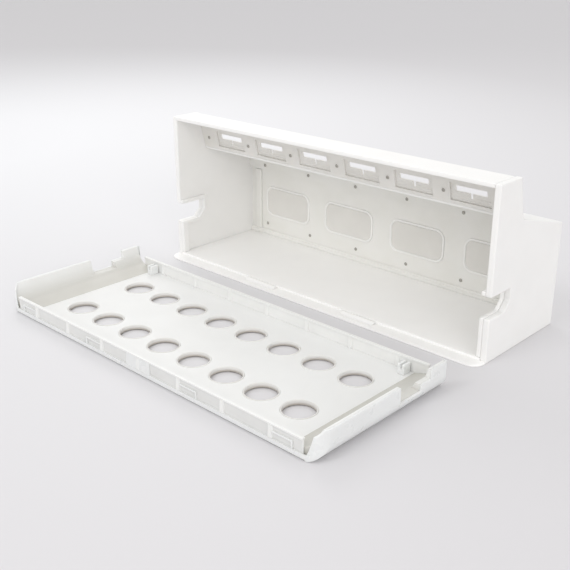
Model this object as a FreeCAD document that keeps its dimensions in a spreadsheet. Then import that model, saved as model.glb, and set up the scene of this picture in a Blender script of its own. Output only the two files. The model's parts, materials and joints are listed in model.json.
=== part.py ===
"""Two-part moulded housing with a loose perforated cover, as a parametric document.

The housing stands open towards -Y. Its cover lies face down in front of it, hollow side up.
Origin: centre of the housing's base. X runs along the length, +Y to the back, +Z up.
Millimetres.
"""
import FreeCAD, Part
import os
import re

import Sketcher

VECTOR = FreeCAD.Vector

SIZES = {
    # housing, overall
    "length": 600, "depth": 172, "height": 236,
    # housing walls
    "wall": 9, "deck": 6, "base": 6, "panel": 3, "rear": 3,
    # stepped profile of the end walls
    "top_depth": 47, "strip_foot": 60, "strip_tall": 51, "eaves_drop": 29,
    # notch in each end wall and the collar round it
    "notch_low": 61, "notch_high": 91, "notch_depth": 47, "notch_slope": 12,
    "collar": 6, "collar_band": 6,
    # floor lip and its two catches
    "lip_reach": 21, "lip_thick": 3, "lip_round": 18,
    "catch_place": 96, "catch_width": 60, "catch_high": 4, "catch_deep": 9,
    # slotted strip, heights above its lower edge
    "slot_count": 6, "slot_pitch": 90, "slot_width": 48, "slot_high": 8, "slot_rise": 23,
    "stem_width": 4, "stem_high": 8,
    "pocket_width": 62, "pocket_rise": 5, "pocket_tall": 26, "pocket_margin": 3, "ledge": 1.6,
    # back panel windows
    "window_count": 4, "window_pitch": 136, "window_width": 102, "window_tall": 54,
    "window_round": 16, "frame_band": 4, "frame_proud": 1.5, "pane": 2,
    # rails and posts on the back panel
    "beam_drop": 10, "beam_tall": 14, "beam_deep": 6,
    "foot_high": 12, "foot_deep": 4, "post_inset": 28, "post_width": 12, "post_deep": 4,
    # screws
    "head_radius": 2.75, "head_high": 1.6, "shank_radius": 1.25, "shank_long": 2.4,
    "strip_screws": 7, "strip_screw_pitch": 92, "strip_screw_rise": 17,
    "back_screws": 6, "back_screw_pitch": 101,
    # cover, overall; it is as wide as the housing is high
    "cover_high": 38, "cover_away": 86,
    "skin": 2.4, "bottom": 4, "low_lip": 7, "cove_round": 21,
    "front_round": 24, "rear_round": 8,
    # cover end walls, heights and distances from the rear edge
    "ear_long": 35, "step_high": 26, "step_long": 20, "gap_high": 17.5, "gap_long": 41,
    "shoulder": 8, "rim_end": 6,
    # cover inside
    "perforated": 3, "cheek_foot": 45, "cheek_rim": 3.4, "cheek_bend": 22,
    "rail_thick": 2.6, "rail_high": 25, "bead_high": 2.4, "bead_proud": 1,
    "rib_count": 7, "rib_pitch": 76.4, "rib_width": 6, "rib_proud": 2.2, "rib_top": 0.8,
    "hole_columns": 8, "hole_pitch": 60.6, "row_spacing": 102, "hole_radius": 20.4,
    "ring_band": 2, "ring_proud": 0.8, "ring_lift": 0.8, "hole_relief": 5,
    "tab_width": 30, "tab_high": 10, "tab_bead": 1.8,
    "pad_width": 46, "pad_top": 0.8,
    "latch_width": 10, "latch_long": 14, "latch_high": 14, "latch_inset": 55,
    # clearances
    "fit_gap": 0.2, "seat_gap": 0.3,
}
WORDS = re.compile(r"\b(" + "|".join(SIZES) + r")\b")

doc = FreeCAD.newDocument("housing")
sheet = doc.addObject("Spreadsheet::Sheet", "dims")
for row, (alias, number) in enumerate(SIZES.items(), start=1):
    sheet.set(f"A{row}", alias)
    sheet.set(f"B{row}", str(number))
    sheet.setAlias(f"B{row}", alias)
doc.recompute()

nodes = []

FRONT = "(-depth / 2)"
HALF = "(length / 2)"
INNER = "(length / 2 - wall)"
STRIP_LOW = "(height - deck - strip_tall)"
EAVES = "(height - deck - strip_tall - eaves_drop)"
COVER_REAR = "(-depth / 2 - cover_away)"
COVER_FRONT = "(-depth / 2 - cover_away - height)"
RAIL_SET = "(skin + fit_gap)"


# ---------------------------------------------------------------- helpers

def bind(thing, prop, text):
    """Tie one property to an expression in the sheet's own words."""
    thing.setExpression(prop, WORDS.sub(r"dims.\1", str(text)))


def name_node(thing, label):
    """Give a finished sub-part its name and put it on the list to be written."""
    thing.Label = label
    nodes.append(thing)
    return thing


def box(x, y, z, along_x, along_y, along_z, title="Block"):
    """A block from its lowest corner and its three sizes."""
    block = doc.addObject("Part::Box", title)
    for prop, text in (("Length", along_x), ("Width", along_y), ("Height", along_z),
                       ("Placement.Base.x", x), ("Placement.Base.y", y), ("Placement.Base.z", z)):
        bind(block, prop, text)
    return block


def cylinder(x, y, z, radius, height, title="Round"):
    """A cylinder standing on its base point."""
    rod = doc.addObject("Part::Cylinder", title)
    for prop, text in (("Radius", radius), ("Height", height), ("Placement.Base.x", x),
                       ("Placement.Base.y", y), ("Placement.Base.z", z)):
        bind(rod, prop, text)
    return rod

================

- [TASK TO COMPLETE]: Extract every line containing the string "import" from the material.

- [WORKED SOLUTION]:
Model this object as a FreeCAD document that keeps its dimensions in a spreadsheet. Then import that model, saved as model.glb, and set up the scene of this picture in a Blender script of its own. Output only the two files. The model's parts, materials and joints are listed in model.json.
import FreeCAD, Part
import os
import re
import Sketcher